Tolstoi went on to say:

“Now books are written by people who have nothing to say. You read, but you do not see the writer. They always try to give ‘the last word.’ They reject the real writers and say that they have become obsolete. It is an absurd notion—to become obsolete. Modern books are read just because one can get to know ‘the last word’ from them; and this is easier than to read and know the real writers. These purveyors of ‘the last word’ do enormous harm, they make people unused to thinking independently.”

Some one mentioned Kant, and Tolstoi said:

“What is particularly valuable in Kant is that he always thought for himself. In reading him you deal all the time with his thoughts, and this is extraordinarily valuable.”

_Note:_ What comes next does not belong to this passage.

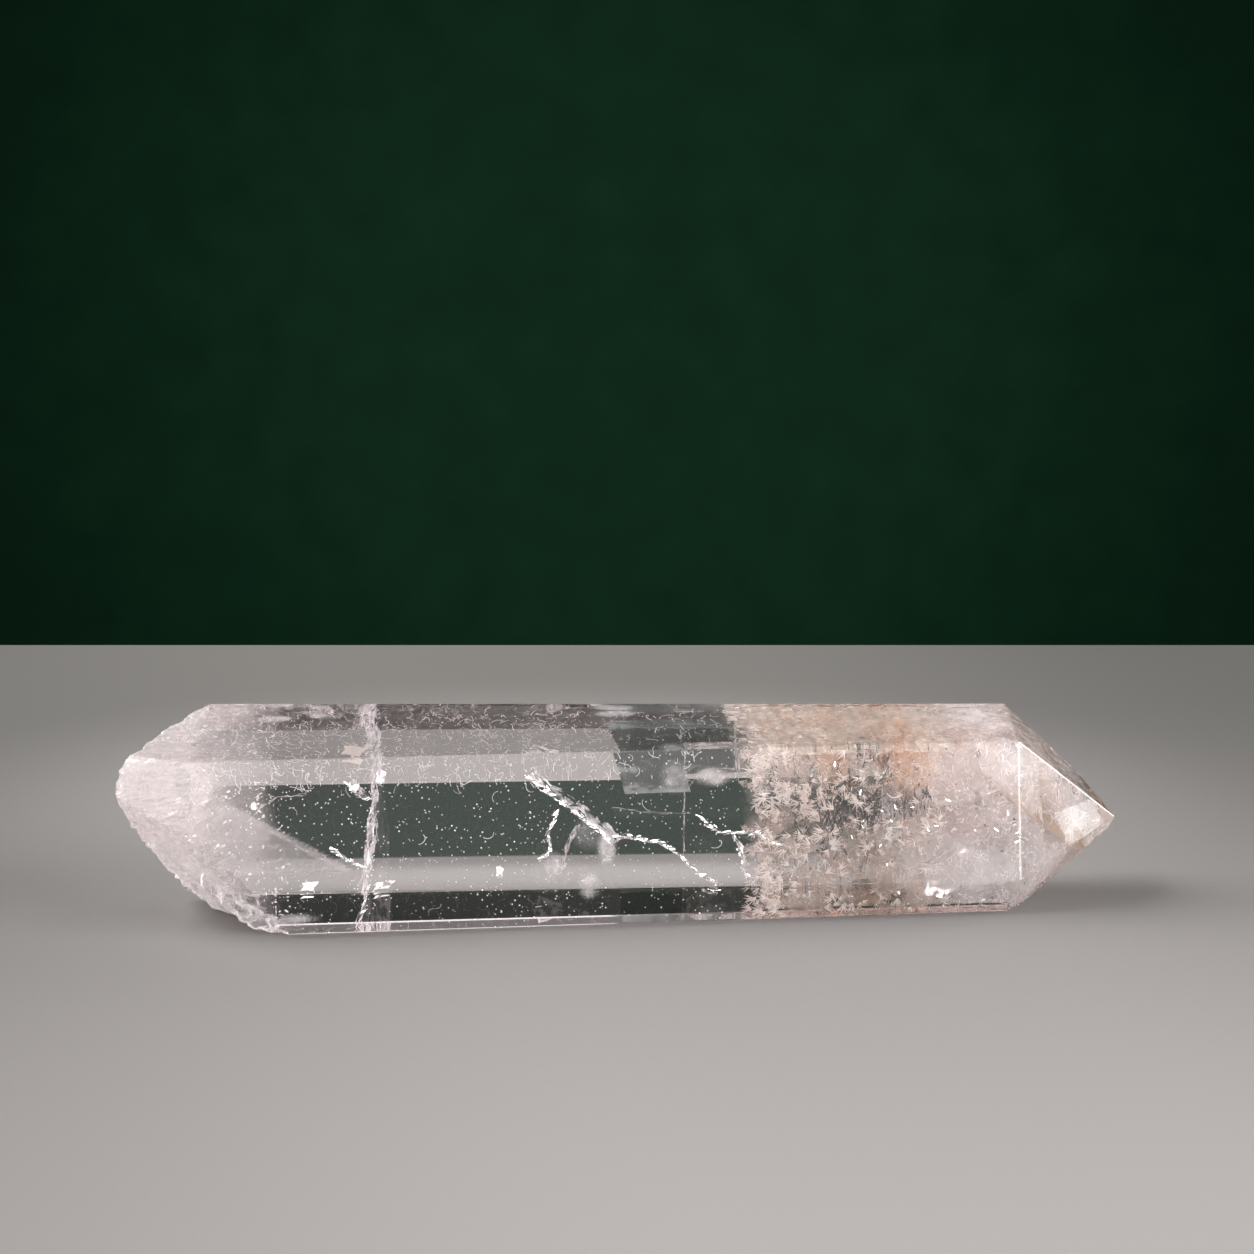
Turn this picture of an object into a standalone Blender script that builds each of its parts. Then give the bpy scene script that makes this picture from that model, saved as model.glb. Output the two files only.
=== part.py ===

About reading modern literature Tolstoi said:

“I am much more ready to read the memoirs of some old General in the Russkaia Starina; he romances a little, like Zavalishin, about his merits and successes, but this can be excused, and there is always something of interest in it.”

Tolstoi said further:

“Brain work often tires the head, and when tired, you can’t work as fruitfully as with a fresh head. Generally speaking, in brain work the moment is very important. There are moments when your thoughts come out as if moulded in bronze; at other moments nothing happens.”

December 31st. Tolstoi said:

“I am always interested to see what can become obsolete in literature. I am curious to know what in modern literature will seem old-fashioned, as, for instance, Karamzin’s ‘Oh soever!’ etc., seems to us now. Within my memory it has become impossible to write a long poem in verse. It seems to me that in time works of art will cease to be invented. It will be a shame to invent a story about a fictitious Ivan Ivanovich or Marie Petrovna. Writers, if such there be, will not invent, but will only describe the significant or interesting things which they have happened to observe in life.”